High-Precise and Robust Face-Recognition System Based on Optical Parallel Correlator

Abstract

Facial recognition is applied in a wide range of security systems, and has been studied since the 1970s, with extensive research into and development of digital processing. However, there is only available a 1:1 verification system combined with ID card identification, or an ID‐less system with a small number of images in the database. The number of images that can be stored is limited, and recognition has to be improved to account for photos taken at different angles. Commercially available facial recognition systems for the most part utilize digital computers performing electronic pattern recognition.In contrast, optical analog operations can process two‐dimensional images instantaneously in parallel using a lens‐based Fourier transform function. In the 1960s two methods were proposed, the Vanderlugt correlator and the joint transform correlator (JTC).

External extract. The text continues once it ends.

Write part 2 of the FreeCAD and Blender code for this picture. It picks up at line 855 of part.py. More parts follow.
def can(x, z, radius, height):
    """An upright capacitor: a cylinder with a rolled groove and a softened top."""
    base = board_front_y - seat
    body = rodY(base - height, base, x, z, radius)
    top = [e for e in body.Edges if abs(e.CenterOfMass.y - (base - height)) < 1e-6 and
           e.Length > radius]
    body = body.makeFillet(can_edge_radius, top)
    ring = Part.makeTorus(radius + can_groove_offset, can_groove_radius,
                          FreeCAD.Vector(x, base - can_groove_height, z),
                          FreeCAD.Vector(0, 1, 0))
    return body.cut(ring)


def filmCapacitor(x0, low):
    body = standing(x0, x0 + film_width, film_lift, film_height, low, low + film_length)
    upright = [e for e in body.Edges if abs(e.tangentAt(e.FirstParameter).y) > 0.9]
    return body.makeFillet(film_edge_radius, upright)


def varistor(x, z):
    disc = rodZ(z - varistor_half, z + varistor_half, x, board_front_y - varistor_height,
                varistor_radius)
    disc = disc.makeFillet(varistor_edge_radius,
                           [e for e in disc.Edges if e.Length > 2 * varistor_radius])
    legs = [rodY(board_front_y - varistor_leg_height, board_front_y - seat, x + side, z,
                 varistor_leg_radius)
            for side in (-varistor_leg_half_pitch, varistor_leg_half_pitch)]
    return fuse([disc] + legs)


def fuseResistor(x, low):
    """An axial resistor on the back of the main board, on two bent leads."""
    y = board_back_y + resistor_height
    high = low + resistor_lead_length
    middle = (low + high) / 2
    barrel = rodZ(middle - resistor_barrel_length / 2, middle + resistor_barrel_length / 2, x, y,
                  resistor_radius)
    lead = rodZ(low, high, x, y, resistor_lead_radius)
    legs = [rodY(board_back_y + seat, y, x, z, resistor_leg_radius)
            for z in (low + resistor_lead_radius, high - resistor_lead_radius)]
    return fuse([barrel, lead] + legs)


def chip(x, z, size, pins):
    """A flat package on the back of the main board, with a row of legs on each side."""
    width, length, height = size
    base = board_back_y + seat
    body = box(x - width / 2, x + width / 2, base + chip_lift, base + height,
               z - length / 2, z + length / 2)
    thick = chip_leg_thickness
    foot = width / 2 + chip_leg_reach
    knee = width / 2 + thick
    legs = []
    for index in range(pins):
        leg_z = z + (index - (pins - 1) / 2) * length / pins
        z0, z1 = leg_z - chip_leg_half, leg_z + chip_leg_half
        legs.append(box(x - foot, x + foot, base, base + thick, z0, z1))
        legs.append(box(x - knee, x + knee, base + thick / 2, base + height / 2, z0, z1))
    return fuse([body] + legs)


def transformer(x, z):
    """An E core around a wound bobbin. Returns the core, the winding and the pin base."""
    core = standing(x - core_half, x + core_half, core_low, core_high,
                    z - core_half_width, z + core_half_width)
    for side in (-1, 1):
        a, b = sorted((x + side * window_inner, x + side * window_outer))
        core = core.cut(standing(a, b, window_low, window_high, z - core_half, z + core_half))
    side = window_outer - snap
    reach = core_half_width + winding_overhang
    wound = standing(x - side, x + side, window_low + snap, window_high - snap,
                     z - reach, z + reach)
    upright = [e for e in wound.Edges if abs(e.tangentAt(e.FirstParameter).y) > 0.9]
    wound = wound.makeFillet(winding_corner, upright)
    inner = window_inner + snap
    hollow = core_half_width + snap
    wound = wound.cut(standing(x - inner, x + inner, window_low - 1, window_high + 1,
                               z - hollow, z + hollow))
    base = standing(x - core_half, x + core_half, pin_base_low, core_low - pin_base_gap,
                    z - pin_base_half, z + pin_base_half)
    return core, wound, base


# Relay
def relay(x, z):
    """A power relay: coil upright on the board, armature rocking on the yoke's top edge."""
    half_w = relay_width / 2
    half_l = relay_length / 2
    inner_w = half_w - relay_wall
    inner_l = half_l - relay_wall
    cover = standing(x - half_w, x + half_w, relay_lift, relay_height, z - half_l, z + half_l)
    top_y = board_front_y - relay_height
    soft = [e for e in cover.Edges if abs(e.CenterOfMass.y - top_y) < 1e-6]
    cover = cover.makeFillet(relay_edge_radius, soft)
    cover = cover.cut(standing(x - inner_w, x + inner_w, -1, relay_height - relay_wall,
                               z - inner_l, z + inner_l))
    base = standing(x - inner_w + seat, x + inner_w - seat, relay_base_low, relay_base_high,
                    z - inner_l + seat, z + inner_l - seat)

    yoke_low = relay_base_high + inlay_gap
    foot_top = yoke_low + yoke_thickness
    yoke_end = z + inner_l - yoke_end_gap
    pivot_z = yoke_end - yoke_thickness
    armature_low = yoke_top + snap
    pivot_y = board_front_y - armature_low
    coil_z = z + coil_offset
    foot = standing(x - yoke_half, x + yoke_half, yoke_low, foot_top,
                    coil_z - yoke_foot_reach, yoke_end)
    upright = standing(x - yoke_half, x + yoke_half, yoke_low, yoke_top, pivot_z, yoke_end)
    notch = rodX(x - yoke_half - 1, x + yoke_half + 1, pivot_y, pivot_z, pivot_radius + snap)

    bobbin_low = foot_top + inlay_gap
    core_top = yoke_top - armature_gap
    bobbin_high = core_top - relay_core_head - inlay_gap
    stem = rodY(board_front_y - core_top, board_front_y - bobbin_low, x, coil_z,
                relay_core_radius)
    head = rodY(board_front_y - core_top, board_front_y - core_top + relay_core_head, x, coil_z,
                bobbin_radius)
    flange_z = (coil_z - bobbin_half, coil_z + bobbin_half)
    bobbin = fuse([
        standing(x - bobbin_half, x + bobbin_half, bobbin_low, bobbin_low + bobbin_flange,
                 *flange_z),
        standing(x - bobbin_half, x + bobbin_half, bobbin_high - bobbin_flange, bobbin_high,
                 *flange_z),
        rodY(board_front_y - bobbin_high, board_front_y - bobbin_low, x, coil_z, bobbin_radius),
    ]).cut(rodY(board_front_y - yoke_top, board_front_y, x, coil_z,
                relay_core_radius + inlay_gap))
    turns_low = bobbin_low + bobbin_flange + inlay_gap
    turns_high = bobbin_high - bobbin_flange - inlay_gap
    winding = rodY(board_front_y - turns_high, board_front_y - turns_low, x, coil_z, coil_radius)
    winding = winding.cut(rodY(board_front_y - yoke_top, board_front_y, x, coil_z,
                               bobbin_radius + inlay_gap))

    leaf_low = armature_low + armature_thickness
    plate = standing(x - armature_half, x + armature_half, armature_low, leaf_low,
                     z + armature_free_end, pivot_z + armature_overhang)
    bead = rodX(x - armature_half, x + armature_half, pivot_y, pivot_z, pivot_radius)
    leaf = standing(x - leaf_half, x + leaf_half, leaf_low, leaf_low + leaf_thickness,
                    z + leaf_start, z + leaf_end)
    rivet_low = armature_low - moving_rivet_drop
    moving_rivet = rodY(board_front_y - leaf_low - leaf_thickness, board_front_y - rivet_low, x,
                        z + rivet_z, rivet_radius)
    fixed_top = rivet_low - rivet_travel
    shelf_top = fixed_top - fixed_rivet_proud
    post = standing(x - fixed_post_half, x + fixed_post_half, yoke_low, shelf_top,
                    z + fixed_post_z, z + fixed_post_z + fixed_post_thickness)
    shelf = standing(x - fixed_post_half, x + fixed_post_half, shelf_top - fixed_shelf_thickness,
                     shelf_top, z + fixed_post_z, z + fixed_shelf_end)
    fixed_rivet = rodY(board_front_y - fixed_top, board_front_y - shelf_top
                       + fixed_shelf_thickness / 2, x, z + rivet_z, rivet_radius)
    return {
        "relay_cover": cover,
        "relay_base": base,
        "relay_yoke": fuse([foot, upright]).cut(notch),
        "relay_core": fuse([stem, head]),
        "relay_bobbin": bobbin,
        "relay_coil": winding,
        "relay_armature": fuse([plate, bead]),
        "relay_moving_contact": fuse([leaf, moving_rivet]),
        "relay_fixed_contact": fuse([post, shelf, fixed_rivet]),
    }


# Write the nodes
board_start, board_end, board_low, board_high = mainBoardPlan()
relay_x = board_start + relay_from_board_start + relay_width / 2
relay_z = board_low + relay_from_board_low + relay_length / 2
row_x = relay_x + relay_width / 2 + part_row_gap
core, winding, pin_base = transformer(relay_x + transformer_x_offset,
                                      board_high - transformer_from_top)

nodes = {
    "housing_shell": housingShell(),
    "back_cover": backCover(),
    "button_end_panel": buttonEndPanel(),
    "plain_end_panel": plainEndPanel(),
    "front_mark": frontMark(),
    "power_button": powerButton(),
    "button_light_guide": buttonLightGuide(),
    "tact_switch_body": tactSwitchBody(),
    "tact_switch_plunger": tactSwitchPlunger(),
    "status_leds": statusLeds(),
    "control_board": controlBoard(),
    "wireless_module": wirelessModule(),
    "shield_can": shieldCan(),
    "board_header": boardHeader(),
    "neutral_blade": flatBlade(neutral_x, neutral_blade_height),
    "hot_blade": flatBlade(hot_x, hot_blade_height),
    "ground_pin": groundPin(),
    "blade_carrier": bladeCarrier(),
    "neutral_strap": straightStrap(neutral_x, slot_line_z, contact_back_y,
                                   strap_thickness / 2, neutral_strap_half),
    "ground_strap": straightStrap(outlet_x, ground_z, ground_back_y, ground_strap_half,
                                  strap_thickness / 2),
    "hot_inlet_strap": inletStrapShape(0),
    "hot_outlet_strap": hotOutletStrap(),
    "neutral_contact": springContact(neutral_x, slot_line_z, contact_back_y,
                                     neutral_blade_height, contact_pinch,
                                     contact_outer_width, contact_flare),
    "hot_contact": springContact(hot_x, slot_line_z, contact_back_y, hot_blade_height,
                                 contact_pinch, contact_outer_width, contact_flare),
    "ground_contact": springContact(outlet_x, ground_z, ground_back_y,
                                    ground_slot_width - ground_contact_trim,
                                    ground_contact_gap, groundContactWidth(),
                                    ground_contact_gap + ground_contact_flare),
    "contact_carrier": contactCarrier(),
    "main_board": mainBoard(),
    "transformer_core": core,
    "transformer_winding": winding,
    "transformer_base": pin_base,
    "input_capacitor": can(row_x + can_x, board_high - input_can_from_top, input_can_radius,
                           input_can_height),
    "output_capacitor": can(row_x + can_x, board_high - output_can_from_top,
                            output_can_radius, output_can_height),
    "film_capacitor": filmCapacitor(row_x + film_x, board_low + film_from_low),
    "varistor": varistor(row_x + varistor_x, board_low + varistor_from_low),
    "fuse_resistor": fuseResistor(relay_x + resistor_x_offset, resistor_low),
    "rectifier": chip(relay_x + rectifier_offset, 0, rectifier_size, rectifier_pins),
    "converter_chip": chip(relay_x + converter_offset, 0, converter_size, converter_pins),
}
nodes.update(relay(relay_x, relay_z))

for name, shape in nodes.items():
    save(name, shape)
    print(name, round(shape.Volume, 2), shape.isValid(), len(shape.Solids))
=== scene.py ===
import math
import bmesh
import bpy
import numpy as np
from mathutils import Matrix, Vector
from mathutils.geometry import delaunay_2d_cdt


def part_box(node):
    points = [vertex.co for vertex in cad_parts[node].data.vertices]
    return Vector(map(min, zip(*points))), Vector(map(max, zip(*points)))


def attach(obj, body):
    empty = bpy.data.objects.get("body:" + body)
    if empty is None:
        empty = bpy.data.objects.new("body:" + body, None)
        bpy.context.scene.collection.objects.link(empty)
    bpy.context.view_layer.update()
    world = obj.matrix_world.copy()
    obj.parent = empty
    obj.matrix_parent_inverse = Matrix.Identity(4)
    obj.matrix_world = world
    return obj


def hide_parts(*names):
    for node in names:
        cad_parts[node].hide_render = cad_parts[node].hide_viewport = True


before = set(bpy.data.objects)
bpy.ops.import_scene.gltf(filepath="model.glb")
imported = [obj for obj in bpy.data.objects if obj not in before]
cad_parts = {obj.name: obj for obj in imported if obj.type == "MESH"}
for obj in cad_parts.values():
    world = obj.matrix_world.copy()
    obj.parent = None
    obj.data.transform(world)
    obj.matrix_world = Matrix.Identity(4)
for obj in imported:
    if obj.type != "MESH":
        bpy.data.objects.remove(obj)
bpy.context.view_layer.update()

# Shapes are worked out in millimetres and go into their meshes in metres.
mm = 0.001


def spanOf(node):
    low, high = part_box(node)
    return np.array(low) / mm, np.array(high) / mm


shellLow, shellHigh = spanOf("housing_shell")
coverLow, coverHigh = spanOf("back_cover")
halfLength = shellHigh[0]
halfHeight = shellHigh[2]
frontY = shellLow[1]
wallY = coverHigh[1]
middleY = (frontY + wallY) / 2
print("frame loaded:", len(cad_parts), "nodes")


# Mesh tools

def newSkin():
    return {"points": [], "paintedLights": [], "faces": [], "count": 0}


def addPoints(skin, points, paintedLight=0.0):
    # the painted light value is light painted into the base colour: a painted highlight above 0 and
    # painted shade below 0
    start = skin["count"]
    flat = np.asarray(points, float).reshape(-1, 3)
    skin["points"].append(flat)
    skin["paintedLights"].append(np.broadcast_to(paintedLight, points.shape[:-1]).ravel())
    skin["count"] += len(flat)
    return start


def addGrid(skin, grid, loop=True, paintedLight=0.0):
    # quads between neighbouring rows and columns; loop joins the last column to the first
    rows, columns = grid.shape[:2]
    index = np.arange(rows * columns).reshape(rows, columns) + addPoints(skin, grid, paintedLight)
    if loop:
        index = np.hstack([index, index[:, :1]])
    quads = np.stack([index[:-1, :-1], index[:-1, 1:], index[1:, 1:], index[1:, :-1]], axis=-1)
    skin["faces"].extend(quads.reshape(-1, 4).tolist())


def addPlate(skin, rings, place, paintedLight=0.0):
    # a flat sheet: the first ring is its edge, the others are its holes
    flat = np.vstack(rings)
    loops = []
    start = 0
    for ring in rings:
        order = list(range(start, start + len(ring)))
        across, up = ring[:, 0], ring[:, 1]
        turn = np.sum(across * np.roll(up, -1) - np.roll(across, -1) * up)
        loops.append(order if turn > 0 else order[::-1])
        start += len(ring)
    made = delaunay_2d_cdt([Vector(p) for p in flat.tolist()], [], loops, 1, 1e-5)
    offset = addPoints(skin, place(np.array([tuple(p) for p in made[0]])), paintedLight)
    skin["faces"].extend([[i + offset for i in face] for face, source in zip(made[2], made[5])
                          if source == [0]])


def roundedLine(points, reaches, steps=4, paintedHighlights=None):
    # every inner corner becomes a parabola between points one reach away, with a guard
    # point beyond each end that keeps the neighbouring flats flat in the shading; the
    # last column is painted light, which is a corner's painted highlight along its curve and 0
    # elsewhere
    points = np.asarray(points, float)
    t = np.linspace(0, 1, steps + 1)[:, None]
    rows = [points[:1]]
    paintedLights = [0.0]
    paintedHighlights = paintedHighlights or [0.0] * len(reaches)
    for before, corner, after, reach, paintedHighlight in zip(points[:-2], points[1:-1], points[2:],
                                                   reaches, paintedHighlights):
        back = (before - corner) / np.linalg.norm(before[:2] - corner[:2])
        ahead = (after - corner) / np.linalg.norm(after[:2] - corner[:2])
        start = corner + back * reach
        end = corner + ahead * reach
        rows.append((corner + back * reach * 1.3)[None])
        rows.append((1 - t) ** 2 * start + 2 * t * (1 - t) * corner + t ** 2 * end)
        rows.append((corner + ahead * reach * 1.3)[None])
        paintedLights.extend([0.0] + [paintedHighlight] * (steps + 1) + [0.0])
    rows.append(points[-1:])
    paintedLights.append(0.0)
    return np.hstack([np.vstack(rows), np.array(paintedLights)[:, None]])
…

We present a new scheme using a multi‐channel parallel JTC to make better use of spatial parallelism, through the use of a diffraction‐type multi‐level zone‐plate array to extend a single‐channel JTC. Our project’s objectives were: (i) to design a matched filter which equips the system with high recognition capability at a faster calculation speed by analyzing the spatial frequency of facial image elements, and (ii) to create a four‐channel Vanderlugt correlator with super‐high‐speed (1000 frame/s) optical parallel facial recognition system, robust enough for 1:N identification, for a large database with 4000 images. Automation was also achieved for the entire process via a practical controlling system. The achieved super‐high‐speed facial recognition system based on optical parallelism is faster in its processing time than the JTC optical correlator.